Mr. Perez’s nomination has also earned support from both sides of the aisle.  Former Republican staff members of the Senate Judiciary Committee have described him as “a public official of the highest integrity . . . whom the Committee and the nation can be proud.”  These Republican staffers who worked with Mr. Perez describe him as a person “more interested in ‘moving the ball forward’ for the common good than in scoring political points at the expense of his adversaries.”  Congressman Elijah Cummings of Maryland, who worked with the nominee when he served as Maryland’s Secretary of Labor, Licensing, and Regulation, wrote that Tom Perez is committed to “serving the public good.”  He also wrote “it is hard to imagine how President Obama and Attorney General Holder could have made a better choice.”  Senator Mikulski of Maryland said, “I am confident Tom Perez will get the Civil Rights Division back on track” and he “will restore our reputation . . . of tolerance and equal rights and protection for all.”
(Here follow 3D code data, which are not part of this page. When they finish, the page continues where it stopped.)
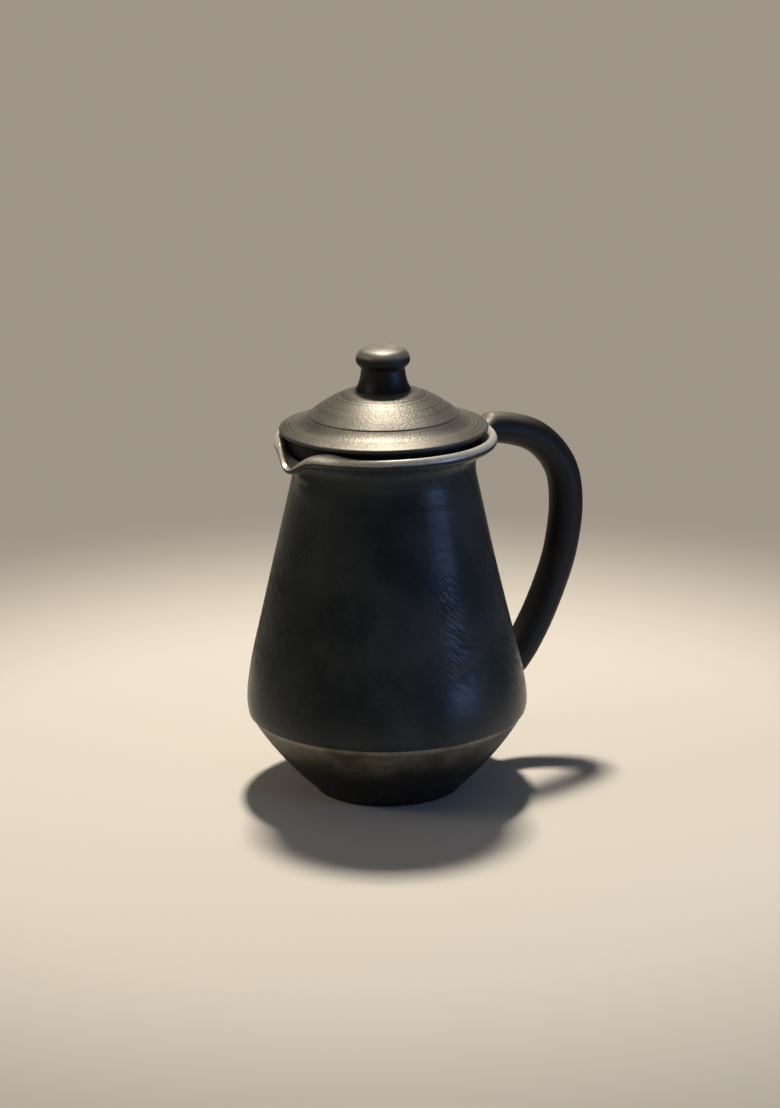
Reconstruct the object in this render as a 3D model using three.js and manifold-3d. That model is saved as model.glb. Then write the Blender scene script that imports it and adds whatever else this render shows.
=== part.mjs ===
// A lidded clay water jug, black-fired and burnished. The body is thrown in a lower cone and a
// tall tapering wall, with a flared rim whose spout is pulled out of it. The ear handle is one
// rolled coil, luted to the rim and to the wall. The loose lid has a dome, a knob on top and a
// locating ring below.
// Millimetres, +Z up. The origin is the centre of the foot's flat underside. +X points to the
// handle and -X to the spout, so the XZ plane is the jug's mirror plane.

import * as THREE from 'three';
import { mergeVertices } from 'three/addons/utils/BufferGeometryUtils.js';
import Module from 'manifold-3d';

const wasm = await Module();
wasm.setup();

// Driving dimensions of the body
const footRadius = 41;
const turnRadius = 80.4; // the crisp turn of the belly, where the cone meets the wall
const turnHeight = 46.7;
const wallMiddleRadius = 75.3; // where the belly's swell runs out into the straight taper
const wallMiddleHeight = 90;
const neckRadius = 52.7;
const neckHeight = 188;
const lipRadius = 63.9;
const lipEdgeHeight = 206.6; // where the rounded lip is widest
const lipHeight = 210.5;
const lipLean = 1; // how far the flared lip sits off the axis, towards the handle
const wallLean = 1.1; // how far the wall's middle sits off the axis, towards the spout
const leaningRadii = [56, 61.5]; // the lip's lean grows from none to all between these radii
const flareHeights = [neckHeight, 200]; // the lean and the spout's pull grow over these heights
const wallThickness = 6.2;
const floorThickness = 8;

// Driving dimensions of the spout, pulled out of the rim on the -X side
const spoutDip = 8.6; // how far the lip comes down at the spout's middle
const spoutReach = 2.2; // how far the lip goes out there
const spoutWidth = 11.5; // degrees round the rim at which the dip has faded to about a third
const throatFill = 3; // how far the hollow under the spout is pushed out
const channelStart = 56; // the radius at which the spout's channel leaves the throat
const channelLength = 8;
const channelHeight = 206; // of the throat beside the spout
const channelDip = 5;
const channelWidth = 16; // degrees
const channelReach = 26; // degrees each side over which the lip is laid open
const edgeDip = 12; // how far the channel's outer edge is below the lip's top
const shoulderBearing = 25; // degrees from the spout's middle to the pinched shoulders
const shoulderWidth = 11;
const shoulderRise = 1.8;
const shoulderPinch = 2;
const pulledRadii = [52, 64.5]; // the spout's dip and reach grow from none to all between these
const pinchedHeights = [204.5, lipHeight]; // the shoulders grow over these heights
const fillHeights = [176, 190]; // the throat's fill grows over these heights
const fillEndHeights = [197, 205]; // and fades again over these
const laidRadii = [53, 55]; // the channel's laying down grows over these radii
const laidHeights = [200, 203]; // and these heights

// Driving dimensions of the handle
const coilRadius = 10.1; // at the middle of the loop
const coilTipRadius = 9.4; // at the upper root
const handleRoute = [ // the coil's centreline, in the XZ plane
  [54, 205.6],
  [66, 203.8],
  [80.6, 202.6],
  [104.8, 193.7],
  [122.6, 173.7],
  [126.7, 150.5],
  [123.2, 124.8],
  [114.3, 100.5],
  [102.6, 78.8],
  [89.7, 61.4],
  [71, 45],
];
const topPadSize = [7.6, 14, 11]; // half depth, half width and half height
const topPadPlace = [66, 203.9];
const bottomPadSize = [7.5, 13.5, 20];
const bottomPadPlace = [82.5, 63];
const bottomPadLean = -0.2;

// Driving dimensions of the lid
const brimRadius = 59.6;
const brimHeight = 214.3; // the widest point of the brim's rounded edge
const brimUnderside = 212.9;
const grooveRadius = 43.2; // the incised line between dome and brim
const grooveHeight = 221.9;
const domeTopHeight = 236.6;
const knobFootRadius = 15.9;
const knobNeckRadius = 12.6;
const knobHeadRadius = 15.4;
const knobTopHeight = 261.5;
const ringFootHeight = 192.4; // the lower edge of the locating ring

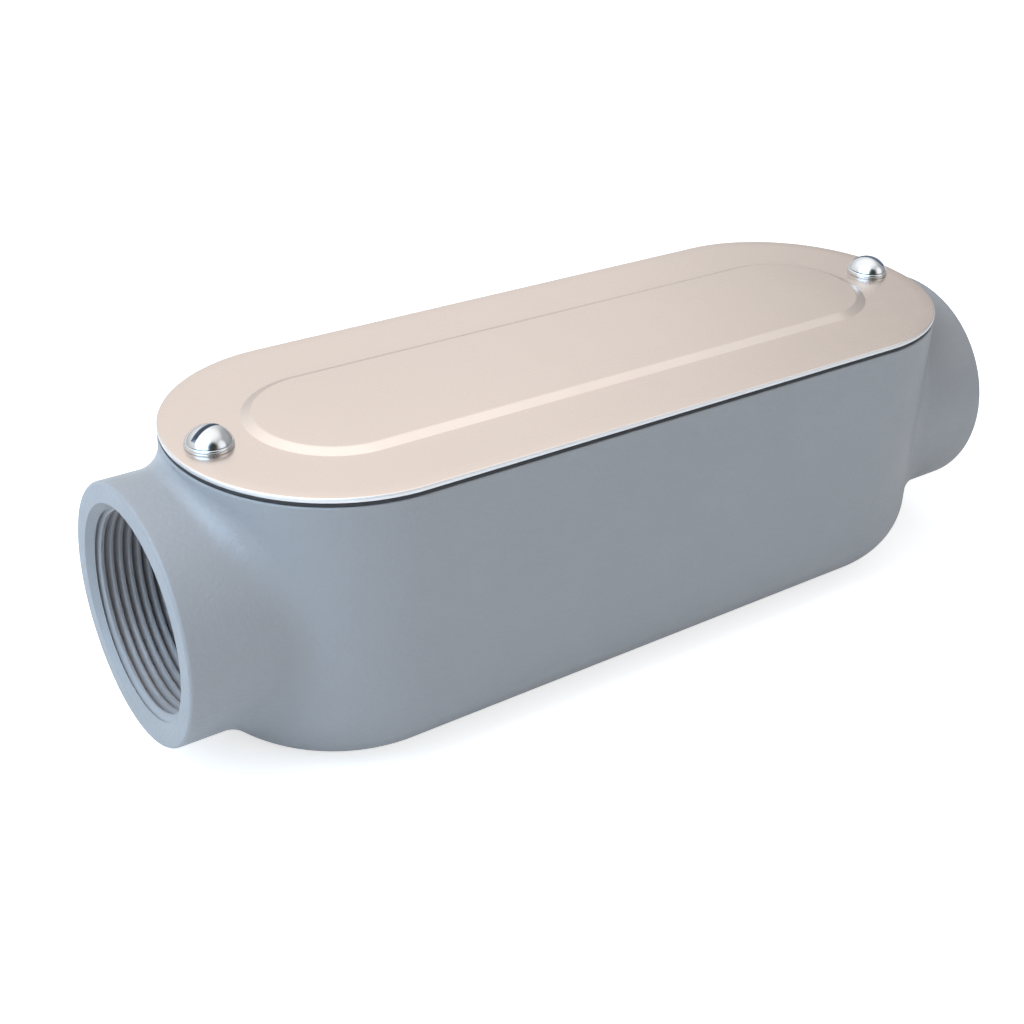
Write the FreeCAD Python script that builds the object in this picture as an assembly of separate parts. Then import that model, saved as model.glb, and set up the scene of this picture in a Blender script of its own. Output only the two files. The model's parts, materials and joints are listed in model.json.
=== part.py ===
"""Rigid conduit body, type C: a straight-through die casting with two threaded hubs and a screwed cover.

Millimetres.  +X runs along the two hubs, +Z points up out of the cover, and the origin is on the flat
base, in the middle.  Each piece of the fitting is one solid, written to parts/NODE.step.
"""

import FreeCAD
import Part
import os
from math import asin, cos, degrees, radians, sin, sqrt

# --- Hubs: 2-1/2 in taper pipe thread ------------------------------------------------------------
THREAD_ROOT_RADIUS = 36.35     # thread root at the hub face
THREAD_LENGTH = 28.0           # hub face to the throat
THREAD_MOUTH_CHAMFER = 1.4     # 45 degree lead-in at the hub face
HUB_WALL = 8.0                 # metal outside the thread root
HUB_PROJECTION = 17.95         # hub face beyond the rounded end of the trough
HUB_RIM_CHAMFER = 1.2          # outer edge of the hub face
HUB_ROOT_CHAMFER = 4.0         # sloped root all round where hub and trough meet
THROAT_RADIUS = 31.4           # smooth bushing that the wires run over
THROAT_LENGTH = 9.0            # end of thread to the wiring chamber
THROAT_EDGE_CHAMFER = 1.8      # broken edge at both ends of the throat

# --- Trough --------------------------------------------------------------------------------------
END_CENTRES = 201.4            # between the centres of the two rounded ends
SIDE_SHOULDER = 12.8           # side wall outside the hub
HUB_FLOOR_STEP = 9.25          # hub's lowest line above the base
HUB_RIM_STEP = 5.85            # hub's highest line below the rim
BASE_EDGE_RADIUS = 24.7        # rounded edge all round the base
RIM_EDGE_CHAMFER = 0.8         # outer edge of the rim
WALL = 5.0
FLOOR = 5.0
CHAMBER_CORNER_RADIUS = 5.0    # inside corners, end wall to side wall
CHAMBER_FLAT_COUNT = 2         # flats that round the chamber's floor edge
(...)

During his confirmation hearing, Mr. Perez told the Committee that, if confirmed, he intends to make restoration of the Civil Rights Division and its mission a priority.  He also pledged to follow in the footsteps of his mentor and former boss Senator Kennedy and rekindle the bipartisanship that has characterized the fight for civil rights throughout our nation’s history by returning the Division to its law enforcement roots.  I urge all Senators to join me in voting to end this unnecessary filibuster and to support this well qualified nominee so that he can begin his long-delayed work for the American people.